En France, bien que certaines lois telles que la loi du 27 février 2017 ou la loi du 3 août 2018 dite « Schiappa » aient prévu un allongement des délais de prescription, il serait judicieux de procéder à certaines mesures telles qu'une nouvelle modification de ces délais de prescription voire une suppression totale telle qu'elle a été souhaitée par de nombreuses victimes.

Des mesures aussi fortes sont toutefois difficilement envisageables, il serait alors préférable d'envisager des dispositifs juridiques plus ponctuels favorisant le jugement des dérives violentes fondées sur le genre. Dans ce registre, le Child Victims Act (2019) a permis à un certain nombre de victimes ayant subi des abus et des violences sexuels avant leur majorité de lever les délais de prescription afin de pouvoir traduire leurs agresseurs devant les juridictions compétentes.

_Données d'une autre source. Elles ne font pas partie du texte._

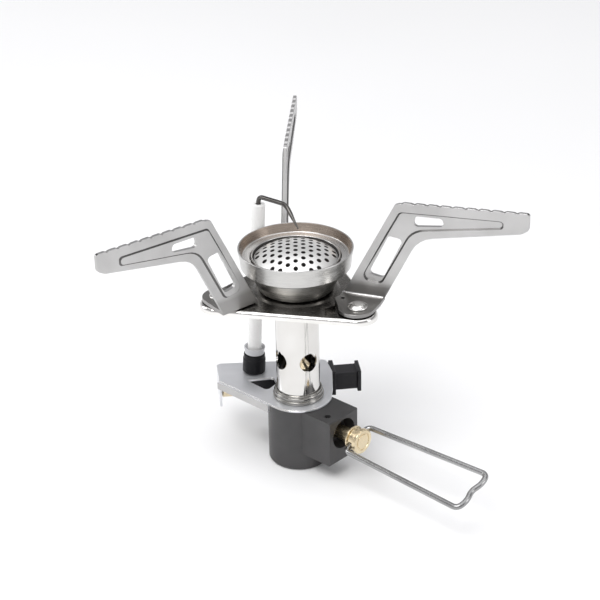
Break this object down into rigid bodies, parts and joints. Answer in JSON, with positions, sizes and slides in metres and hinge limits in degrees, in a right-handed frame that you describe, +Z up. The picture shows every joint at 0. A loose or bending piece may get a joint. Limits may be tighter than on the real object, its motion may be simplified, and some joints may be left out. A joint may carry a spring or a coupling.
{
  "type": "folding canister stove",
  "caption": "Small folding gas stove: valve body with wire handle, burner on a short tube, three folding pot arms and a push-button piezo igniter.",
  "frame": {"origin": "centre of the valve body's bottom face, on the axis of the canister thread and the burner", "axes": "+Z up along the burner axis, +X out along the valve spindle towards the wire handle"},
  "size_m": [0.1363, 0.1416, 0.1063],
  "materials": {
    "anodised_body": "satin dark grey anodised",
    "brass": "matte turned brass",
    "polished_steel": "polished stainless steel",
    "satin_steel": "satin stamped stainless steel",
    "heat_tinted_steel": "brushed stainless steel with a brown heat tint",
    "spring_steel": "drawn steel wire and turned steel",
    "black_plastic": "fine matte grain",
    "black_rubber": "matte",
    "grey_silicone": "cloudy silicone",
    "ceramic": "smooth off-white ceramic"
  },
  "bodies": {
    "base": {"valve_body": "anodised_body", "canister_oring": "black_rubber", "valve_depressor_pin": "brass", "gas_filter": "spring_steel", "jet_nozzle": "brass", "spindle_retaining_pin": "spring_steel", "igniter_bracket": "polished_steel", "tube_collar": "polished_steel", "burner_tube": "polished_steel", "support_plate": "polished_steel", "arm_rivet_right": "polished_steel", "arm_rivet_rear": "polished_steel", "arm_rivet_left": "polished_steel", "arm_washer_right": "spring_steel", "arm_washer_rear": "spring_steel", "arm_washer_left": "spring_steel", "burner_bowl": "polished_steel", "wind_cup": "heat_tinted_steel", "flame_ring": "polished_steel", "flame_cap": "polished_steel", "electrode_ceramic": "ceramic", "electrode_boot": "black_rubber", "electrode_sleeve": "grey_silicone", "electrode_wire": "spring_steel", "igniter_housing": "black_plastic", "igniter_end_cap": "brass", "piezo_crystal": "ceramic", "hammer_spring": "spring_steel", "button_spring": "spring_steel", "lead_terminal": "brass"},
    "spindle_carrier": {"spindle_oring": "black_rubber"},
    "spindle": {"valve_spindle": "brass"},
    "handle": {"wire_handle": "spring_steel"},
    "arm_right": {"pot_arm_right": "satin_steel"},
    "arm_rear": {"pot_arm_rear": "satin_steel"},
    "arm_left": {"pot_arm_left": "satin_steel"},
    "button": {"igniter_button": "black_plastic"},
    "hammer": {"igniter_hammer": "spring_steel"}
  },
  "joints": [
    {"name": "spindle_feed", "type": "slide", "parent": "base", "child": "spindle_carrier", "axis": [1, 0, 0], "range_m": [0, 0.000751]},
    {"name": "spindle_turn", "type": "hinge", "parent": "spindle_carrier", "child": "spindle", "pos_m": [0.02, 0, 0.0174], "axis": [1, 0, 0], "range_deg": [0, 360]},
    {"name": "handle_fold", "type": "hinge", "parent": "spindle", "child": "handle", "pos_m": [0.0273, 0, 0.0174], "axis": [0, 0.9455, 0.3256], "range_deg": [-55, 90]},
    {"name": "arm_fold_right", "type": "hinge", "parent": "base", "child": "arm_right", "pos_m": [0.0275, 0.00048, 0.068], "axis": [0, 0, 1], "range_deg": [-172.5, 0]},
    {"name": "arm_fold_rear", "type": "hinge", "parent": "base", "child": "arm_rear", "pos_m": [-0.01416, 0.02357, 0.068], "axis": [0, 0, 1], "range_deg": [-157.4, 0]},
    {"name": "arm_fold_left", "type": "hinge", "parent": "base", "child": "arm_left", "pos_m": [-0.01333, -0.02405, 0.068], "axis": [0, 0, 1], "range_deg": [-172.5, 0]},
    {"name": "igniter_press", "type": "slide", "parent": "base", "child": "button", "axis": [-0.6428, -0.766, 0], "range_m": [0, 0.005], "stiffness_N_per_m": 900, "springref_m": -0.002, "deforming": ["button_spring", "hammer_spring"]},
    {"name": "hammer_slide", "type": "slide", "parent": "base", "child": "hammer", "axis": [-0.6428, -0.766, 0], "range_m": [0, 0.0016]}
  ],
  "couplings": [
    {"joint": "spindle_feed", "follows": "spindle_turn", "m_per_rad": 0.00011937},
    {"joint": "arm_fold_rear", "follows": "arm_fold_right", "ratio": 0.91188},
    {"joint": "arm_fold_left", "follows": "arm_fold_right", "ratio": 1},
    {"joint": "hammer_slide", "follows": "igniter_press", "ratio": 0.3}
  ]
}
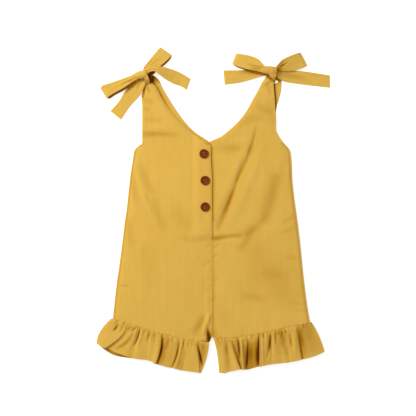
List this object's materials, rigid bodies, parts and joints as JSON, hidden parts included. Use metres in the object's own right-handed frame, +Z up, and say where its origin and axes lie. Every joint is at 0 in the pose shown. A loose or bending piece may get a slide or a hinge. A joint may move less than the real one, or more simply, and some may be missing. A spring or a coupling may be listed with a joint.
{
  "type": "baby romper",
  "caption": "Sleeveless baby romper laid flat, with shoulder ties in bows, a buttoned V neck and gathered ruffles at the leg hems.",
  "frame": {"origin": "on the surface that the romper lies on, under the middle of its outline", "axes": "+X towards the wearer's left, +Y from the leg hems towards the neck, +Z up from the surface, the way the front faces"},
  "size_m": [0.3496, 0.4878, 0.0132],
  "materials": {
    "body_cloth": "mustard linen and cotton, plain weave with fine slubs, matt",
    "ruffle_cloth": "the same cloth, gathered, with a narrow turned hem",
    "tie_cloth": "the same cloth, sewn double into flat ties",
    "button_wood": "dark brown turned wood, waxed, four holes with brown thread"
  },
  "bodies": {
    "root": {"front_right": "body_cloth", "front_left": "body_cloth", "back_right": "body_cloth", "back_left": "body_cloth", "ruffle_front_right": "ruffle_cloth", "ruffle_front_left": "ruffle_cloth", "ruffle_back_right": "ruffle_cloth", "ruffle_back_left": "ruffle_cloth", "knot_right": "tie_cloth", "knot_left": "tie_cloth", "loop_up_right": "tie_cloth", "loop_out_right": "tie_cloth", "tail_in_right": "tie_cloth", "tail_out_right": "tie_cloth", "loop_in_left": "tie_cloth", "loop_out_left": "tie_cloth", "tail_in_left": "tie_cloth", "tail_out_left": "tie_cloth", "button_top": "button_wood", "button_middle": "button_wood", "button_bottom": "button_wood"}
  },
  "joints": []
}
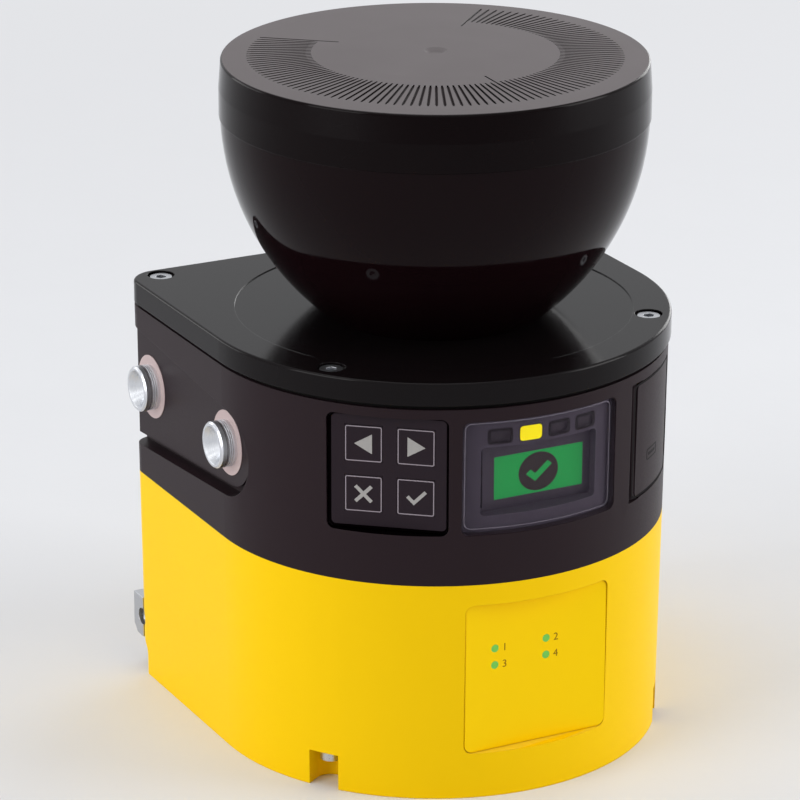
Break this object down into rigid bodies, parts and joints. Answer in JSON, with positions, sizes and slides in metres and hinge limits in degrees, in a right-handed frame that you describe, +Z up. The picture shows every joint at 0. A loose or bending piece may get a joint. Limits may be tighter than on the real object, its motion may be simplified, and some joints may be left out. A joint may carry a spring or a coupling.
{
  "type": "safety laser scanner",
  "caption": "Safety laser scanner: round-fronted yellow and black housing, dark bowl-shaped optics cover, keypad, small green display, service flap and threaded side mounting bushes.",
  "frame": {"origin": "on the scan axis, at the base plane", "axes": "+Z up along the scan axis, the front with keypad and display faces -Y, the connections face +Y, +X is to the right seen from the front"},
  "size_m": [0.1144, 0.1111, 0.1631],
  "materials": {
    "yellow_paint": "satin powder coat",
    "black_paint": "semi-matt powder coat",
    "lid_paint": "smooth semi-gloss paint",
    "cover_plastic": "infrared-passing plastic, gloss on the bowl and matt on the top",
    "gasket_rubber": "matt black rubber",
    "steel": "plain machined steel",
    "turned_steel": "turned and milled, bright",
    "bare_ring": "bare machined casting",
    "connector_metal": "nickel plated brass",
    "module_black": "moulded black plastic",
    "panel_film": "fine matt film",
    "key_film": "fine matt film",
    "window_tint": "smoked clear window",
    "tray_grey": "moulded grey plastic",
    "screen_glow": "lit screen",
    "light_off": "unlit window",
    "light_on": "lit window",
    "network_green": "green light pipe",
    "board_green": "solder mask",
    "frame_metal": "die-cast",
    "stator_copper": "varnished winding",
    "rotor_metal": "turned",
    "mirror_face": "front-coated mirror",
    "lens_glass": "tinted lens",
    "laser_brass": "turned brass barrel"
  },
  "bodies": {
    "housing": {"lower_housing": "yellow_paint", "upper_housing": "black_paint", "middle_gasket": "gasket_rubber", "lid": "lid_paint", "lid_gasket": "gasket_rubber", "lid_screws": "steel", "housing_screws": "steel", "left_front_bush": "turned_steel", "left_rear_bush": "turned_steel", "right_front_bush": "turned_steel", "right_rear_bush": "turned_steel", "bush_rings": "bare_ring", "left_lug": "turned_steel", "right_lug": "turned_steel", "optics_cover": "cover_plastic", "cover_cap": "cover_plastic", "cover_seal": "gasket_rubber", "keypad_panel": "panel_film", "keypad_board": "board_green", "display_window": "window_tint", "display_tray": "tray_grey", "display_module": "screen_glow", "status_lights": "light_off", "status_light_on": "light_on", "display_board": "board_green", "flap_hinge_pin": "steel", "service_socket": "steel", "network_panel": "yellow_paint", "network_lights": "network_green", "network_board": "board_green", "connection_module": "module_black", "module_screws": "steel", "power_connector": "connector_metal", "network_connector_a": "connector_metal", "network_connector_b": "connector_metal", "main_board": "board_green", "board_spacers": "steel", "optics_frame": "frame_metal", "rotor_bearings": "steel", "motor_stator": "stator_copper", "encoder_sensor": "module_black", "optics_barrel": "module_black", "receiver_lens": "lens_glass", "receiver_board": "board_green", "laser_module": "laser_brass"},
    "rotor": {"rotor_shaft": "steel", "motor_rotor": "rotor_metal", "encoder_disc": "rotor_metal", "mirror_holder": "module_black", "scan_mirror": "mirror_face"},
    "key_previous": {"key_previous": "key_film"},
    "key_next": {"key_next": "key_film"},
    "key_cancel": {"key_cancel": "key_film"},
    "key_confirm": {"key_confirm": "key_film"},
    "service_flap": {"service_flap": "black_paint"}
  },
  "joints": [
    {"name": "rotor_spin", "type": "hinge", "parent": "housing", "child": "rotor", "pos_m": [0, 0, 0.1], "axis": [0, 0, 1], "continuous": true},
    {"name": "key_previous_press", "type": "slide", "parent": "housing", "child": "key_previous", "axis": [0.6293, 0.7771, 0], "range_m": [0, 0.00045], "stiffness_N_per_m": 4000, "springref_m": -0.0003},
    {"name": "key_next_press", "type": "slide", "parent": "housing", "child": "key_next", "axis": [0.6293, 0.7771, 0], "range_m": [0, 0.00045], "stiffness_N_per_m": 4000, "springref_m": -0.0003},
    {"name": "key_cancel_press", "type": "slide", "parent": "housing", "child": "key_cancel", "axis": [0.6293, 0.7771, 0], "range_m": [0, 0.00045], "stiffness_N_per_m": 4000, "springref_m": -0.0003},
    {"name": "key_confirm_press", "type": "slide", "parent": "housing", "child": "key_confirm", "axis": [0.6293, 0.7771, 0], "range_m": [0, 0.00045], "stiffness_N_per_m": 4000, "springref_m": -0.0003},
    {"name": "flap_hinge", "type": "hinge", "parent": "housing", "child": "service_flap", "pos_m": [0.02641, -0.04585, 0.0645], "axis": [0, 0, -1], "range_deg": [0, 90]}
  ]
}
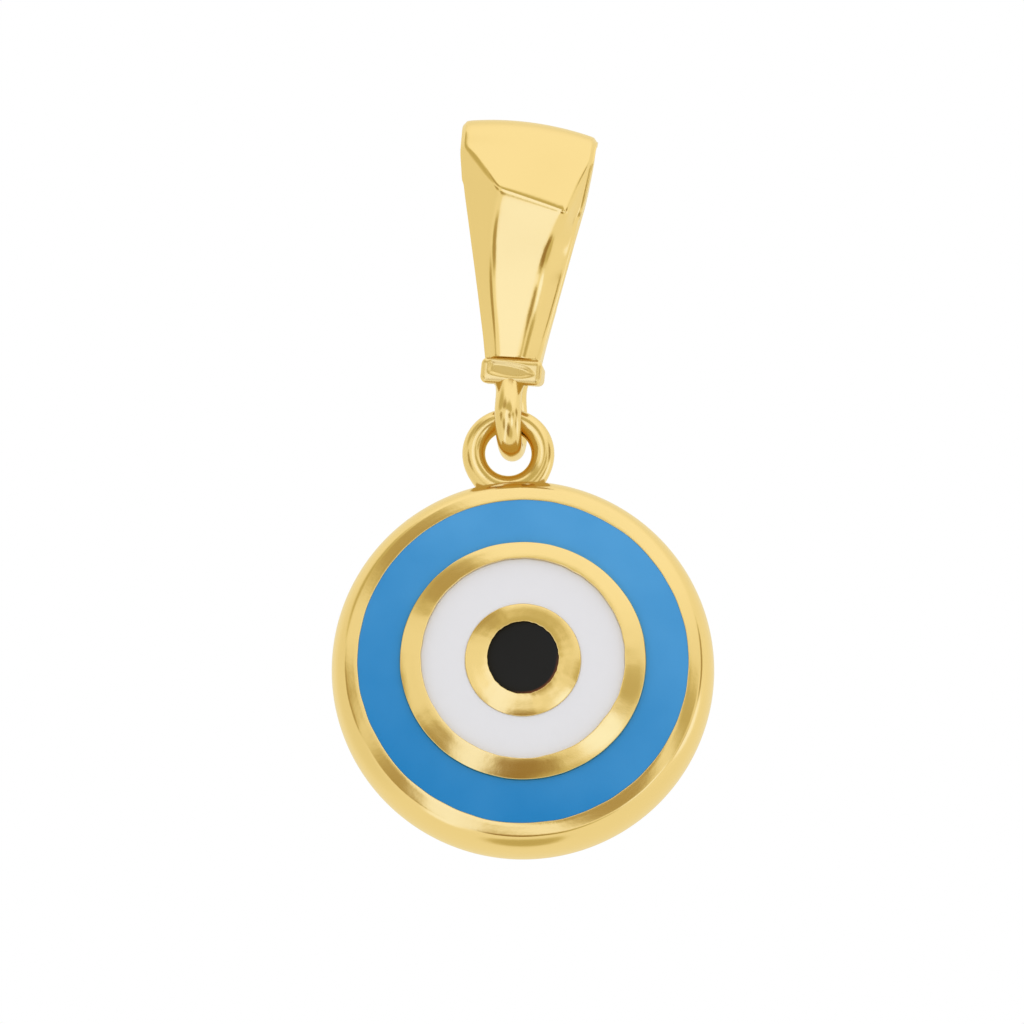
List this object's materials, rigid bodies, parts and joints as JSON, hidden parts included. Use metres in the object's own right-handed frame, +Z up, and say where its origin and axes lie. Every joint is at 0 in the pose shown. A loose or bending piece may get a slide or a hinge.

C'est en outre le type de dispositif qui a pu manquer à certains mannequins dans l'affaire Epstein, victimes encore mineures au moment des faits ; et qui par conséquent, n'ont pu se présenter devant la justice qu'en tant que témoins.

Dans la mesure où il apparait comme nécessaire de lutter par tous les moyens possibles contre les violences fondées sur le genre, la présente proposition tend à mettre en place une base juridique commune sur les principes que promeuvent les institutions et les traités de l'Union européenne, elle vise donc à :

1. protéger les femmes contre toutes les formes de violence, et de prévenir, poursuivre et éliminer toutes formes de violence fondées sur le genre ;

2. contribuer à éliminer toutes les formes de discrimination à l'égard des femmes et de promouvoir l'égalité réelle entre les femmes et les hommes ;

3. concevoir un cadre juridique global, des politiques et des mesures de protection et d'assistance pour toutes les victimes de violence à l'égard des femmes sur le territoire de l'Union européenne ;

4. promouvoir la coopération internationale en vue d'éliminer la violence à l'égard des femmes ;

5. soutenir et d'assister les organisations et services répressifs pour coopérer de manière effective afin d'adopter une approche intégrée visant à éliminer la violence à l'égard des femmes.